2. Hive on Spark

With "Hive on Spark," Spark operates as an execution backend for Hive queries.

The following example reads and writes to HDFS under Hive directories using the built-in UDF collect_list(col), which returns a list of objects with duplicates.

In a production environment this type of operation would run under an account with appropriate HDFS permissions; the following example uses hdfs user.

  1. Launch the Spark Shell on a YARN cluster:

    su hdfs
    ./bin/spark-shell --num-executors 2 --executor-memory 512m --master yarn-client

  2. As of Spark 1.5, hiveContext is created automatically and is named sqlContext. If you have existing hiveContext code, you can optionally change it to sqlContext and remove the context creation code.

  3. Create a Hive table:

    scala> hiveContext.sql("CREATE TABLE IF NOT EXISTS TestTable (key INT, value STRING)")
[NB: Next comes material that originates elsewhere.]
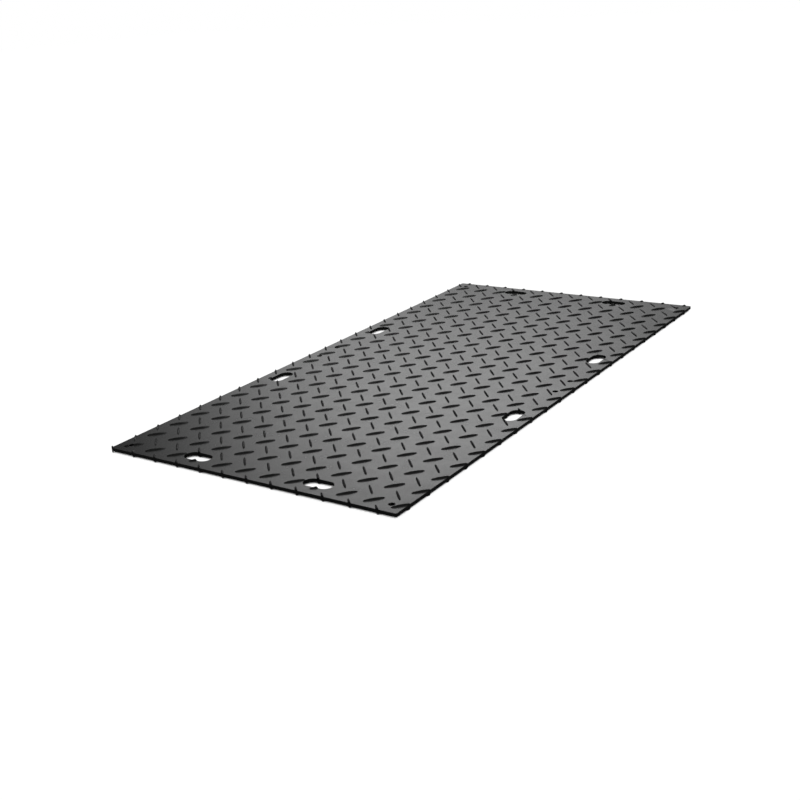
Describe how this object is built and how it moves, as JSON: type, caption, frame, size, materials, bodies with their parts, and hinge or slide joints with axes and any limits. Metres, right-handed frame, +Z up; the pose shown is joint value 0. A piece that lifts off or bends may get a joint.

    You should see output similar to the following:

    ...
    15/11/10 14:40:02 INFO log.PerfLogger: &lt/PERFLOG method=Driver.run 
    start=1447184401403 
    end=1447184402898 
    duration=1495 
    from=org.apache.hadoop.hive.ql.Driver&gt
    res8: org.apache.spark.sql.DataFrame = [result: string]

  4. Load sample data from KV1.txt into the table:

    scala> hiveContext.sql("LOAD DATA LOCAL INPATH 'examples/src/main/resources/kv1.txt' INTO TABLE TestTable")

  5. Invoke the Hive collect_list UDF:

    scala> hiveContext.sql("from TestTable SELECT key, collect_list(value) group by key order by key").collect.foreach(println)